Third, a diversified enterprise with significant legacy investment may choose a hybrid ERP modernization path. In this model, the SaaS ERP becomes the strategic core for finance and selected shared services while regional or industry-specific systems remain temporarily in place. Success depends on strong deployment governance, clear domain ownership, and a roadmap for reducing fragmentation over time.
Executive decision guidance for platform selection and modernization planning
- Start with enterprise architecture principles before vendor scoring. Define target system-of-record boundaries, integration standards, and data ownership rules.
- Use weighted evaluation criteria that balance functional fit with interoperability, scalability, resilience, and governance maturity.

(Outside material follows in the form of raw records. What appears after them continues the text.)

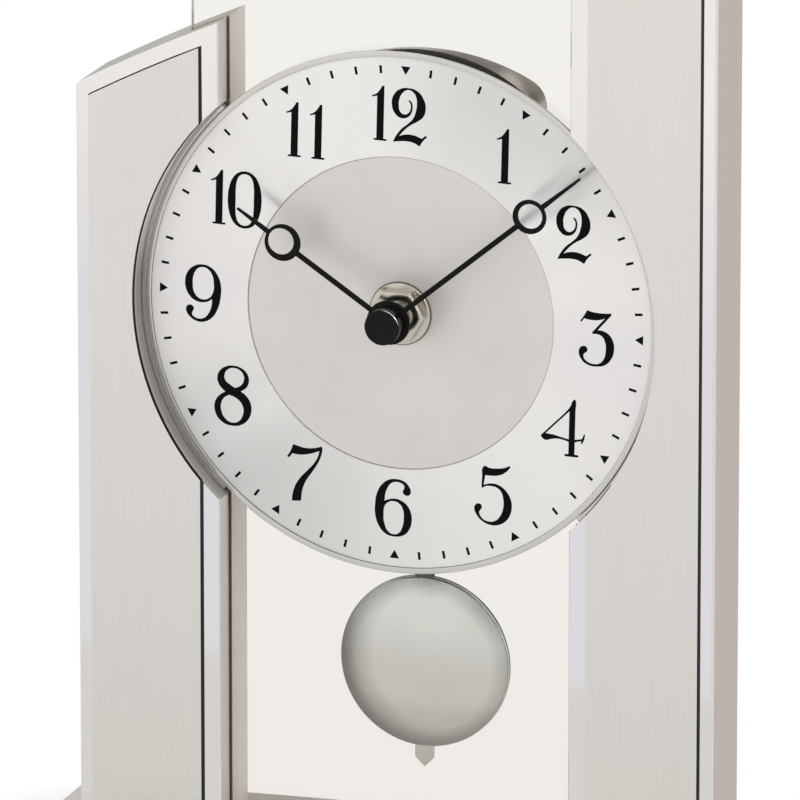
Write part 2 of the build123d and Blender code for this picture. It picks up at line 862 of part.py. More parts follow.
def make_hanger():
    y0 = hanger_front
    y1 = hanger_front + hanger_t
    z = dial_z
    step = z + hanger_step_z
    half = hanger_arm_w / 2
    body = disc(0, z + pivot_z, hanger_hub_r, y0, y1)
    body += block(-half, half, y0, y1, step, z + pivot_z)
    body += disc(0, z + magnet_z, magnet_seat_r, y0, y1)
    body += block(-half, half, y1 - tongue_t, y1, z + tongue_low, step)
    body += disc(0, z + peg_z, peg_r, rod_y - rod_t, y1 - tongue_t / 2)
    body -= disc(0, z + pivot_z, pivot_pin_r + run_gap, y0 - over, y1 + over)
    return body - disc(0, z + magnet_z, magnet_r + seat_gap, y0 - over, y0 + magnet_t + seat_gap)


def make_magnet():
    return disc(0, dial_z + magnet_z, magnet_r, hanger_front, hanger_front + magnet_t)


def make_rod():
    """A flat strip with a pointed foot, hung from the hanger's peg."""
    half = rod_w / 2
    top = dial_z + hanger_step_z - rod_top_gap
    shoulder = dial_z - rod_shoulder
    points = [(-half, top), (half, top), (half, shoulder), (0, dial_z - rod_tip), (-half, shoulder)]
    face = make_face(Polyline(points, close=True))
    face -= Pos(0, dial_z + peg_z) * Circle(peg_r + seat_gap)
    return slab(face, rod_y - rod_t / 2, rod_y + rod_t / 2)


def dome(crown):
    """The cap of a ball, bob_r wide at its flat side, that stands crown high along +Z."""
    ball_r = (bob_r**2 + crown**2) / (2 * crown)
    ball = Pos(0, 0, crown - ball_r) * Sphere(ball_r)
    return ball & (Pos(0, 0, crown / 2) * Box(2 * bob_r + over, 2 * bob_r + over, crown))


def make_bob_front():
    z = dial_z - bob_drop
    back = rod_y + rod_t / 2
    edge = back - bob_edge_t - seat_gap
    body = disc(0, z, bob_r, edge, back)
    body += Pos(0, edge, z) * Rot(90, 0, 0) * dome(bob_crown)
    half = rod_w / 2 + seat_gap
    return body - block(-half, half, back - rod_t - seat_gap, back + over, z - bob_r - over, z + bob_r + over)


def make_bob_back():
    y0 = rod_y + rod_t / 2 + seat_gap
    body = disc(0, dial_z - bob_drop, bob_r, y0, y0 + bob_back_t)
    return chamfer(rear_edges(body), bob_back_edge)


pieces = {
    "base": make_base(),
    "feet": make_feet(),
    "pillar_screws": make_pillar_screws(),
    "left_pillar": make_pillar(-1),
    "right_pillar": make_pillar(1),
    "left_trim_plate": make_trim(-1),
    "right_trim_plate": make_trim(1),
    "left_brushed_plate": make_plate(-1),
    "right_brushed_plate": make_plate(1),
    "glass_pane": make_pane(),
    "dial_rim": make_dial_rim(),
    "dial_plate": make_dial_plate(),
    "chapter_ring": make_chapter_ring(),
    "centre_washer": make_washer(),
    "centre_nut": make_nut(),
    "centre_bushing": make_bushing(),
    "hour_hand": make_hour_hand(),
    "minute_hand": make_minute_hand(),
    "hand_cap": make_hand_cap(),
    "hour_wheel": make_hour_wheel(),
    "motion_wheel": make_motion_wheel(),
    "minute_arbor": make_minute_arbor(),
    "centre_wheel": make_centre_wheel(),
    "third_wheel": make_third_wheel(),
    "rotor": make_rotor(),
    "stator": make_stator(),
    "motor_coil": make_motor_coil(),
    "circuit_board": make_circuit_board(),
    "quartz_crystal": make_crystal(),
    "case_front": make_case_front(),
    "case_rear": make_case_rear(),
    "case_screws": make_case_screws(),
    "battery": make_battery(),
    "plus_contact": make_contact(1),
    "minus_contact": make_minus_contact(),
    "mounting_tray": make_tray(),
    "rear_cover": make_rear_cover(),
    "cover_screws": make_cover_screws(),
    "setting_knob": make_knob(),
    "pivot_pin": make_pivot_pin(),
    "drive_coil": make_drive_coil(),
    "pendulum_hanger": make_hanger(),
    "drive_magnet": make_magnet(),
    "pendulum_rod": make_rod(),
    "bob_front": make_bob_front(),
    "bob_back": make_bob_back(),
}

for name, piece in pieces.items():
    if isinstance(piece, list):
        piece = Compound(children=piece)
    export_step(piece, f"parts/{name}.step")
    print(name, len(piece.solids()), round(piece.volume, 1))
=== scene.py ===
from math import asin, atan2, cos, pi, radians, sin, sqrt, tan

import bmesh
import bpy
from mathutils import Matrix, Vector


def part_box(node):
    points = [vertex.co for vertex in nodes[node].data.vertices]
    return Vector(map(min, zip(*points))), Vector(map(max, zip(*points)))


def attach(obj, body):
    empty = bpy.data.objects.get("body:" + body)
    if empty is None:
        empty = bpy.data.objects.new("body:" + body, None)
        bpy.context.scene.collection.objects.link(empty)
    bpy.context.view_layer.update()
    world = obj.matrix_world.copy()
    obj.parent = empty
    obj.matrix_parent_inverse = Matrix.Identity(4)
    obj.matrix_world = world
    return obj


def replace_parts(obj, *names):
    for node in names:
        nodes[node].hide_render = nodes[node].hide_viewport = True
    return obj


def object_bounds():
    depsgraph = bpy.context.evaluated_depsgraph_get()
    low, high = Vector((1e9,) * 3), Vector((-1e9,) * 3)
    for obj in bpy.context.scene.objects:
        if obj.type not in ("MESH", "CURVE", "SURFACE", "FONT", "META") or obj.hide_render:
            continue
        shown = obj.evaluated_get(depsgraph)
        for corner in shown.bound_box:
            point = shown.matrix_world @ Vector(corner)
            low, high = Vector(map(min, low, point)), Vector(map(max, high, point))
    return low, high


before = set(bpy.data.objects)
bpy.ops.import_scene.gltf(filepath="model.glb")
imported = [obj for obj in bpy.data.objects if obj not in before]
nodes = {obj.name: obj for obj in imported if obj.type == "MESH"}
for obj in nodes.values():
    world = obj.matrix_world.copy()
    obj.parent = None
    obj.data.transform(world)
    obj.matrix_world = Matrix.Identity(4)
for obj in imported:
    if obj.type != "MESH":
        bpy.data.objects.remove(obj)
cad_low, cad_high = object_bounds()

# Desk pendulum clock. Metres, +Z up, the dial faces -Y. Sizes below are in millimetres times MM.
MM = 0.001

# Camera. Azimuth 0 is in front of the dial, and 90 at its right. Angles are in degrees.
target = Vector((0.0, 0.0, 141.46)) * MM
view_distance = 3.5
view_azimuth = 18.61
view_elevation = 15.44
lens = 562.2
sensor = 36.0

# Floor and light
floor_half = 6.0
shadow_near = 2 * MM
shadow_far = 34 * MM
table_edge = 205 * MM
table_fade = 8 * MM
lilac_end = 600 * MM
warm_start = 900 * MM
floor_colour = (0.86, 0.855, 0.84)
table_gloss = (0.775, 0.76, 0.73, 1.0)
lilac_gloss = (0.85, 0.835, 0.85, 1.0)
warm_gloss = (1.0, 0.975, 0.93, 1.0)
white = (1.0, 1.0, 1.0, 1.0)
world_diffuse = 0.70
lamp_distance = 1.6
direct_depth = 2.5

# Lamps: azimuth, elevation, size, watts, and whether gloss shows them
lamps = {"key": (-55, 62, 0.9, 9.0, False), "fill": (60, 33, 0.32, 2.4, True)}

# Patches of the sky that gloss sees: azimuth, elevation, the angles where a patch starts and is full, and the
# tone outside and inside
dim_patches = (
    (18.6, 15.4, 19, 8, 1.0, 0.3),
    (1.4, 37.0, 16, 7, 1.0, 0.2),
    (180.0, 22.0, 48, 34, 1.0, 0.2),
)
rear_patch = (171.0, 24.0, 12, 4, 0.0, 1.0)
spark_patch = (60.0, 33.0, 8, 5, 0.0, 7.0)

# Print on the dial
print_turn = radians(1.37)
ink_t = 0.04 * MM
ink_sink = 0.01 * MM
tick_r = 70.2 * MM
tick_long = 2.25 * MM
tick_wide = 0.74 * MM
mark_r = 70.1 * MM
mark_long = 2.4 * MM
mark_wide = 2.77 * MM

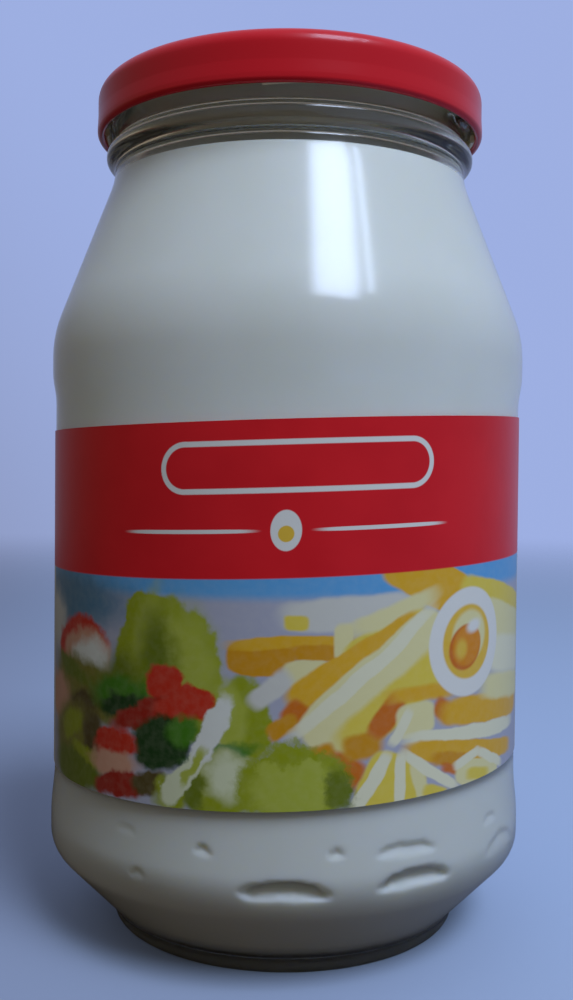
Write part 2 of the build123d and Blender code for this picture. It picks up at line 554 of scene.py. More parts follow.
def blot(picture, place, colour, centre, size, tilt=0, soft=0.12, square=False):
    """Lay an ellipse on the picture, or a rounded bar: centre and half sizes in millimetres."""
    if tilt:
        place = Flow.add(
            place.tree,
            "ShaderNodeVectorRotate",
            settings={"rotation_type": "Z_AXIS"},
            Vector=place,
            Center=(*centre, 0),
            Angle=radians(-tilt),
        )
    local = vector("DIVIDE", vector("SUBTRACT", place, (*centre, 0)), (*size, 1))
    if square:
        local = vector("MULTIPLY", local, local)
        soft = soft * 2
    reach = vector("LENGTH", local, output="Value")
    return mixed(smooth(reach, 1 - soft, 1 + soft, 1, 0), picture, colour)


def bar(picture, place, colour, start, end, width, soft=0.3):
    """Lay a straight stroke on the picture, all in millimetres."""
    run = Vector(end) - Vector(start)
    centre = tuple(Vector(start) + run / 2)
    half = (run.length / 2 + width * 0.1, width / 2)
    lean = degrees(atan2(run.y, run.x))
    return blot(picture, place, colour, centre, half, lean, soft / half[1] / 2, True)


print("printing shapes: blot and bar")

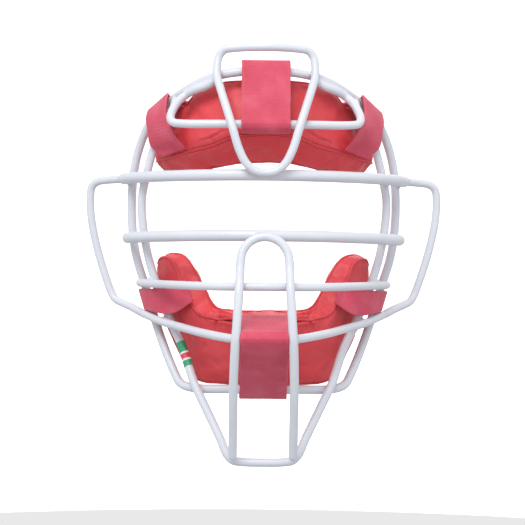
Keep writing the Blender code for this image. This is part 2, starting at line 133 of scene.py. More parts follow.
# The side straps, as (outer edge, inner edge) on the right; the centre straps, as (y, z) profiles
CROWN_STRAP_ROWS = [
    ((80, -26.5, 77), (59.5, -46.5, 82)), ((84.5, -28, 86), (65, -50, 90)),
    ((86.5, -27.5, 97), (69.5, -50.5, 98.5)), ((88, -21.5, 105.5), (72.5, -43.5, 110)),
    ((86.8, -12.5, 112.6), (71.6, -28.5, 124)), ((84.5, -4.5, 111), (69.5, -18, 122.5)),
]
CHIN_STRAP_ROWS = [
    ((61.2, -38, -14.5), (55.2, -44.5, -31.5)), ((70, -35.5, -18), (63, -42.5, -36.5)),
    ((77.5, -30.5, -19.8), (71.3, -35.2, -38.6)), ((82.6, -26.5, -20.2), (76.5, -31.5, -38)),
    ((93, -5.5, -20.6), (88, -11, -36.0)), ((92, 1.4, -20.6), (87.3, -3.2, -35.8)),
    ((87.6, 3.3, -20.8), (83.4, -0.4, -35.6)),
]
CROWN_TAB_RUN = (-21, 14, -4)
CHIN_TAB_RUN = (-17.5, 11.5, 0.4)
CROWN_CENTRE_BAND = [
    (-64.3, 90.6), (-72, 93.2), (-75.4, 95.3), (-76.7, 98.8), (-74.8, 104), (-63.4, 138.2),
    (-61.6, 142.8), (-58, 144.8), (-54.4, 143.2),
]
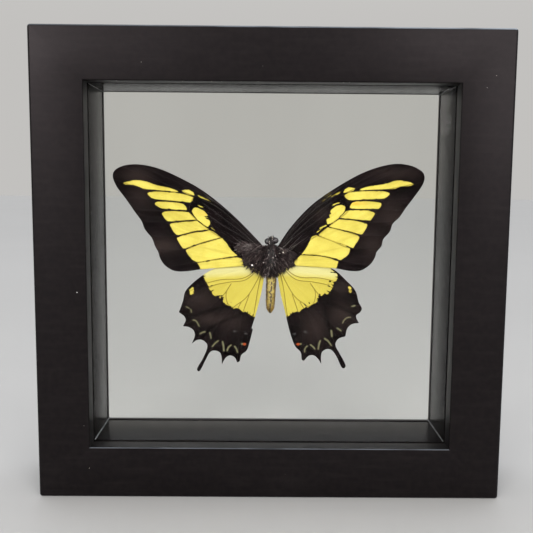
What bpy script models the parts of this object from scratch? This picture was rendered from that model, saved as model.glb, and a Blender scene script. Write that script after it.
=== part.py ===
"""Framed butterfly specimen: a black wooden box frame, glazed front and back, with a
spread swallowtail floating between the two panes.

Metres, +Z up. Seen from the front (looking along +Y) the specimen's left side is -X.
The origin is the middle of the bounding box's bottom face, on the surface it stands on.
Heights and depths below are measured from the bottom rail's underside and back from the
frame's front face.
"""
import math

import bmesh
import bpy
from mathutils import Matrix, Vector

MM = 0.001
GAP = 0.0003                # clearance between pieces that touch
MERGE = 0.00001             # welds a curve's caps to its sides

# Frame
SIDE = 0.200                # outer width and height
DEPTH = 0.0425              # front face to back face
RAIL_WIDTH = 0.0223         # outer edge to the opening
REBATE = 0.0050             # how far the rebate is cut back from the opening
LIP = 0.0075                # wood in front of the front pane
GLASS = 0.0020
RETAINER = 0.0023           # thickness of the strips that hold the rear pane
OUTER_ROUND = 0.0011
INNER_ROUND = 0.0004
ARC_STEPS = 5

# Hanger on the back of the top rail
HANGER_LENGTH = 0.046
HANGER_HEIGHT = 0.0085
HANGER_PLATE = 0.0008
HANGER_TEETH = 11
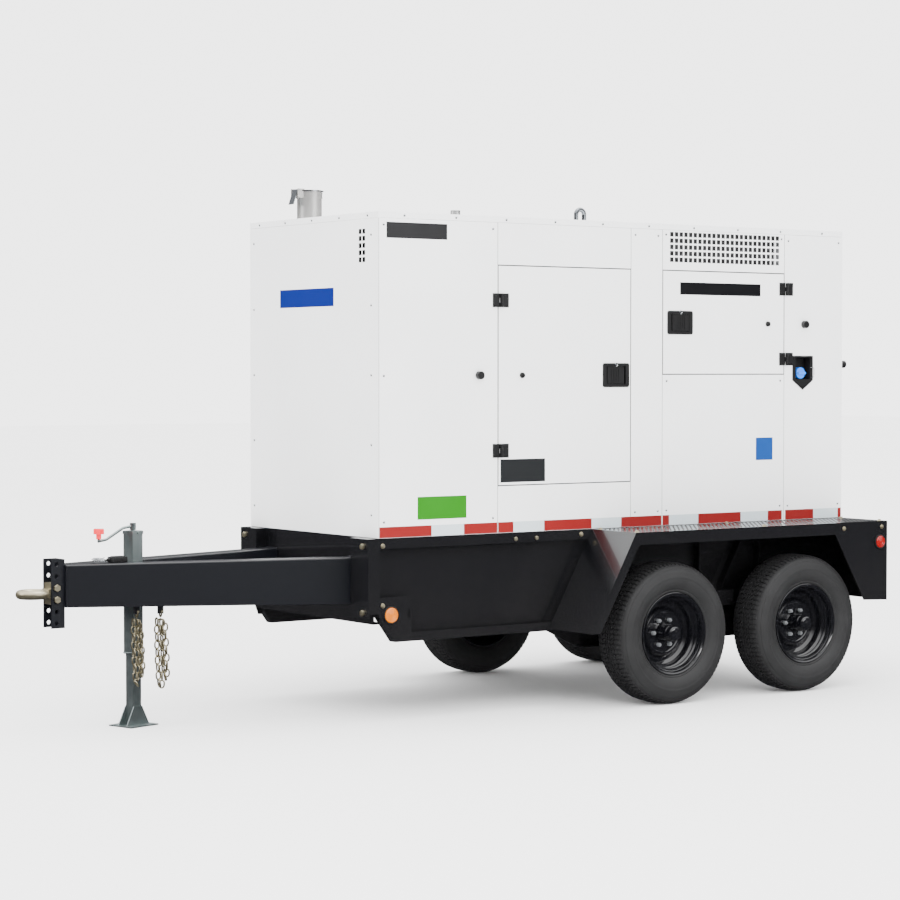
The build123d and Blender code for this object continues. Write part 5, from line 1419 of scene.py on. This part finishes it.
def make_stage(stage):
    """Camera, pale floor and a soft white studio."""
    data = bpy.data.cameras.new("camera")
    data.lens = stage.lens
    data.sensor_width = 36.0
    data.clip_end = 200.0
    camera = shown("camera", data)
    camera.location = stage.eye
    camera.rotation_euler = (math.pi / 2 - stage.dip, 0.0, stage.heading)
    bpy.context.scene.camera = camera
    floor_mesh = bpy.data.meshes.new("floor")
    reach = 60.0
    floor_mesh.from_pydata([(a * reach, b * reach, 0) for a, b in CORNERS], [], [(0, 1, 2, 3)])
    floor = shown("floor", floor_mesh)
    pale = Finish("floor_pale", Roughness=0.9, Specular_IOR_Level=0.1)
    pale.feed(Base_Color=pale.blend(pale.noise(0.4), (0.93, 0.93, 0.93, 1), (0.96, 0.96, 0.96, 1)))
    floor_mesh.materials.append(pale.material)
    world = bpy.data.worlds.new("studio")
    world.use_nodes = True
    bpy.context.scene.world = world
    sky = Shader(world.node_tree, "Background")
    way = sky.node("ShaderNodeTexCoord", {}, {}, "Generated")
    height = sky.node("ShaderNodeSeparateXYZ", {}, {0: way}, "Z")
    room = sky.node("ShaderNodeValToRGB", {"stops": ROOM_TONES}, {0: height}, "Color")
    mirrored = sky.node("ShaderNodeLightPath", {}, {}, "Is Glossy Ray")
    seen = sky.node("ShaderNodeLightPath", {}, {}, "Is Camera Ray")
    sky.feed(Color=sky.blend(mirrored, (1.0, 1.0, 1.0, 1.0), room),
             Strength=seen * (stage.backdrop - stage.sky) + stage.sky)
    floor.visible_glossy = False
    middle = (0.2, 0.0, 1.2)
    area_light("key_soft", (-5.0, -7.0, 6.5), middle, (5.0, 3.0), 420, mirrored=False)
    area_light("side_strip", (2.5, -9.0, 3.0), (0.6, -0.6, 0.8), (6.0, 1.2), 160)
    area_light("front_soft", (-9.0, 2.5, 4.0), middle, (3.0, 3.0), 120)
    area_light("top_soft", (0.5, 0.0, 8.5), middle, (6.0, 4.0), 260)


# ---------------------------------------------------------------- operators
class GENSET_OT_finishes(bpy.types.Operator):
    """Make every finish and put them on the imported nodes"""
    bl_idname = "genset.finishes"
    bl_label = "Finishes"

    def execute(self, context):
        make_finishes(context.scene.genset_finish)
        finish_nodes()
        return {"FINISHED"}


class GENSET_OT_markings(bpy.types.Operator):
    """Lay the marking tape and the plain printed films"""
    bl_idname = "genset.markings"
    bl_label = "Tape and films"

    def execute(self, context):
        lay_tape()
        lay_films()
        return {"FINISHED"}


class GENSET_OT_fasteners(bpy.types.Operator):
    """Set screws and bolts on the panels, base and hinges"""
    bl_idname = "genset.fasteners"
    bl_label = "Fasteners"

    def execute(self, context):
        set_fasteners(context.scene.genset_trim)
        return {"FINISHED"}


class GENSET_OT_doors(bpy.types.Operator):
    """Dress the doors with locks, seals and foam"""
    bl_idname = "genset.doors"
    bl_label = "Doors"

    def execute(self, context):
        dress_doors()
        peg_boots()
        edge_doors()
        fill_seams()
        return {"FINISHED"}


class GENSET_OT_inlets(bpy.types.Operator):
    """Set the foam baffles behind the inlets"""
    bl_idname = "genset.inlets"
    bl_label = "Air inlets"

    def execute(self, context):
        dress_inlets()
        return {"FINISHED"}


class GENSET_OT_wheels(bpy.types.Operator):
    """Make the tyres, rims, hubs and nuts"""
    bl_idname = "genset.wheels"
    bl_label = "Wheels"

    def execute(self, context):
        make_wheels(context.scene.genset_wheels)
        return {"FINISHED"}


class GENSET_OT_drawbar(bpy.types.Operator):
    """Make the chains, jack trim, breakaway switch and welds"""
    bl_idname = "genset.drawbar"
    bl_label = "Drawbar fittings"

    def execute(self, context):
        make_chains(context.scene.genset_trim)
        make_breakaway()
        dress_jack()
        make_welds()
        return {"FINISHED"}


class GENSET_OT_lamps(bpy.types.Operator):
    """Make the marker and tail lamps"""
    bl_idname = "genset.lamps"
    bl_label = "Lamps"

    def execute(self, context):
        make_lamps()
        return {"FINISHED"}


class GENSET_OT_decks(bpy.types.Operator):
    """Raise the grip bumps on the fender decks and dress the roof"""
    bl_idname = "genset.decks"
    bl_label = "Decks and roof"

    def execute(self, context):
        make_decks(context.scene.genset_trim)
        dress_roof()
        return {"FINISHED"}


class GENSET_OT_machinery(bpy.types.Operator):
    """Dress the power unit, console and fluid filler"""
    bl_idname = "genset.machinery"
    bl_label = "Machinery"

    def execute(self, context):
        dress_machinery()
        dress_console()
        dress_filler()
        return {"FINISHED"}


class GENSET_OT_stage(bpy.types.Operator):
    """Set the camera, floor and lights"""
    bl_idname = "genset.stage"
    bl_label = "Stage"

    def execute(self, context):
        make_stage(context.scene.genset_stage)
        return {"FINISHED"}


STEPS = (GENSET_OT_stage, GENSET_OT_finishes, GENSET_OT_markings, GENSET_OT_fasteners, GENSET_OT_doors,
         GENSET_OT_inlets, GENSET_OT_wheels, GENSET_OT_drawbar, GENSET_OT_lamps, GENSET_OT_decks,
         GENSET_OT_machinery)


class GENSET_PT_panel(bpy.types.Panel):
    """Lists the making steps in order"""
    bl_label = "Towable generator"
    bl_idname = "GENSET_PT_panel"
    bl_space_type = "VIEW_3D"
    bl_region_type = "UI"
    bl_category = "Generator"

    def draw(self, context):
        for step in STEPS:
            self.layout.operator(step.bl_idname)


SETTINGS = {"genset_finish": GENSET_PG_finish, "genset_wheels": GENSET_PG_wheels,
            "genset_trim": GENSET_PG_trim, "genset_stage": GENSET_PG_stage}


def register():
    """Registers the settings, the steps and the panel."""
    for cls in (*SETTINGS.values(), *STEPS, GENSET_PT_panel):
        bpy.utils.register_class(cls)
    for name, group in SETTINGS.items():
        setattr(bpy.types.Scene, name, PointerProperty(type=group))


def unregister():
    """Takes everything out again."""
    for name in SETTINGS:
        delattr(bpy.types.Scene, name)
    for cls in reversed((*SETTINGS.values(), *STEPS, GENSET_PT_panel)):
        bpy.utils.unregister_class(cls)


def main():
    """Runs every step in order."""
    register()
    for step in STEPS:
        getattr(bpy.ops.genset, step.bl_idname.split(".")[1])()


if __name__ == "__main__":
    main()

- Model best-case and likely-case TCO, including integration, reporting, change management, and post-go-live support.
- Require scenario-based demonstrations tied to your operating model, not generic product tours.
- Assess implementation partner capability separately from software capability, especially for migration, industry process design, and integration delivery.
- Select a platform that supports your modernization horizon for at least five years, including acquisitions, geographic expansion, and AI-enabled process improvement.
The strongest SaaS ERP cloud comparison outcomes come from treating selection as a strategic technology evaluation rather than a procurement event. Enterprises should compare platforms based on operational fit, architecture coherence, and governance sustainability. A platform that is slightly less feature-rich but significantly stronger in interoperability, upgradeability, and reporting consistency may create better long-term enterprise value.
For CIOs, CFOs, and transformation leaders, the practical objective is clear: choose the SaaS ERP platform that can standardize what should be standardized, integrate what must remain distributed, and support modernization without locking the organization into unnecessary complexity. That is the foundation of a resilient cloud ERP strategy.